Moving on from all that negativity.  I’m almost done with my first semester of graduate school, and what a relief that is!  Not that I was sweating the small stuff at school.  We did just have to do a mastery learning unit and create a whole unit worth of work that can be used when it comes time to teach.  That’s like…almost a month worth of teaching work I already have done in my career.  Whoopee!  I never realized how much planning goes into teaching, and I have a much deeper sense of appreciation for all my teachers in the past, even the shitty ones (Ya, I’m talking to you 7th grade history teacher).  It’s pretty fun seeing teaching from the other side, after having been (and still being) on the student side my whole life.

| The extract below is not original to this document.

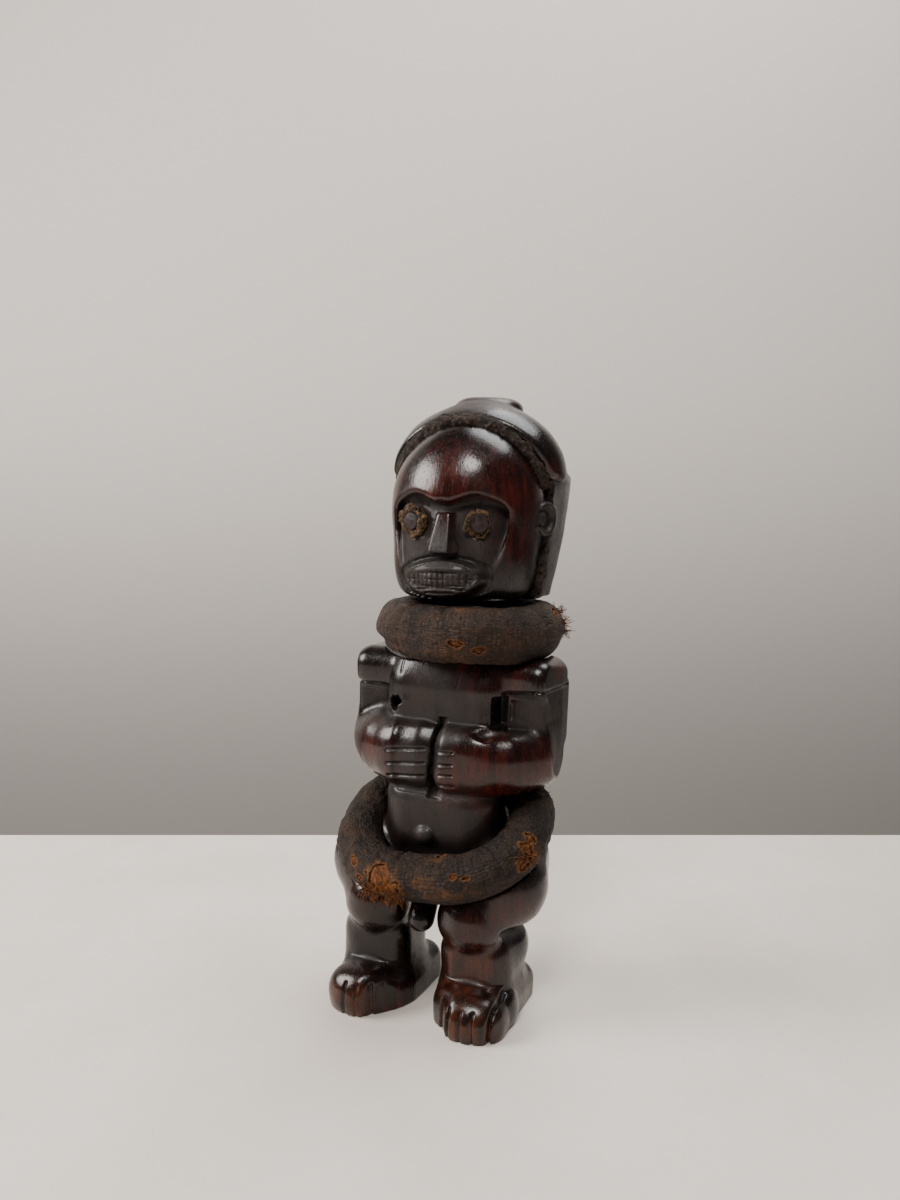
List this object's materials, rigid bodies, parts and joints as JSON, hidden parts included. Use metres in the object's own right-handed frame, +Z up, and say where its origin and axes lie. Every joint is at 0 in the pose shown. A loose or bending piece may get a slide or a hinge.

Woot Woot! Here in my hands you see the 30 page document that my Mastery Unit consists of

This was an exciting week for Boston.  This past Monday was Marathon Monday/Patriots’ Day.  Almost everyone in Boston has the day off from work and the “real” reason is Patriots’ Day, which is to commemorate the Battles of Lexington and Concord, but it’s also the same day the Boston Marathon is run and traffic would have to be cut off in and around metro-Boston, so basically it’s just another holiday to get drunk.  I was surprised to learn that in many areas, like Boston College (which is right near the notorious Heartbreak Hill), Marathon Monday is a bigger drunkfest than St. Patty’s Day.  Kids were walking around the campus in “Keep Calm and Mara-thon” tanks.  They also were giving terrifically loud support to all the runners, as they were coming off the downhill of Heartbreak Hill.

Boston College Station on Marathon Monday

I spent my Marathon Monday on the docks by the Charles and then ran into a New Zealand rugby player who plays rugby with Rugby Rascal.  Needless to say, I’ve never been more of a hot mess.

Just a pretty view of Boston from the Charles that I thought I'd share.